Objective
Copy every line of the data that includes the string "scene".

Information shown
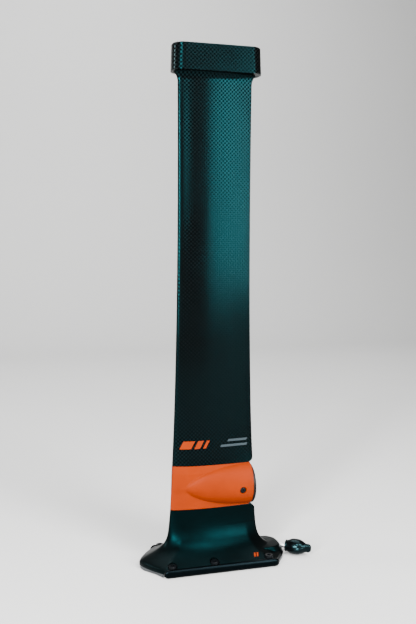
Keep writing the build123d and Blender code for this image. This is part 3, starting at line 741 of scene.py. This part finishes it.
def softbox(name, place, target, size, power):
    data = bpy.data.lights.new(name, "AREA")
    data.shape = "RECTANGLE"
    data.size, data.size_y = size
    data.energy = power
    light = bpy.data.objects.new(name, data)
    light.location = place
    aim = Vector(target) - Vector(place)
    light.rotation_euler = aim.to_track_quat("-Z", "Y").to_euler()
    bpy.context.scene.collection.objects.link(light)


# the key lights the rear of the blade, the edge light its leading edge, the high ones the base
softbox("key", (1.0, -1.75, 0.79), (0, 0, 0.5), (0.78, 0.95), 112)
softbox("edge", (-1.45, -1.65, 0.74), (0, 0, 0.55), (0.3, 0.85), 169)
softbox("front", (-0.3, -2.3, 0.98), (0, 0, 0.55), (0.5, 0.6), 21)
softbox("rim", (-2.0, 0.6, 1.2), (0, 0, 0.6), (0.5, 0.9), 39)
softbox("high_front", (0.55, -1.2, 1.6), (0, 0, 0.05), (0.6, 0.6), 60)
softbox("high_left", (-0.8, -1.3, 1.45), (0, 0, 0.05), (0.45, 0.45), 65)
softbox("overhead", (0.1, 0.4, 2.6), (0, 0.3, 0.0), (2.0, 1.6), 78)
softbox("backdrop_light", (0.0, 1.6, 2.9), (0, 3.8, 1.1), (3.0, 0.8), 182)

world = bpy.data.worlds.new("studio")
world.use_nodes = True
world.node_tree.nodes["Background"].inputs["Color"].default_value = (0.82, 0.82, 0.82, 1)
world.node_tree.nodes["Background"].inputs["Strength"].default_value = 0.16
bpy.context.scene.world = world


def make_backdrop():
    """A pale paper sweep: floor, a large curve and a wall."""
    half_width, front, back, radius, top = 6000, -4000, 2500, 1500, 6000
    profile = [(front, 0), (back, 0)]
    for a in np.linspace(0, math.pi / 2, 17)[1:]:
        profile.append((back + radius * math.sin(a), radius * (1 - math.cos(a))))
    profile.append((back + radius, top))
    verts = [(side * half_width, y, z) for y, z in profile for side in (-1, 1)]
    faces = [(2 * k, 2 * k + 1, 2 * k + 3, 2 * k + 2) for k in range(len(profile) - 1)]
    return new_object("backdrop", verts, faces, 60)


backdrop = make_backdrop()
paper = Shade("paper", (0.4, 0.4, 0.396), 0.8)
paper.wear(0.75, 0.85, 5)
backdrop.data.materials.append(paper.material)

Correct response
Keep writing the build123d and Blender code for this image. This is part 3, starting at line 741 of scene.py. This part finishes it.
    bpy.context.scene.collection.objects.link(light)
bpy.context.scene.world = world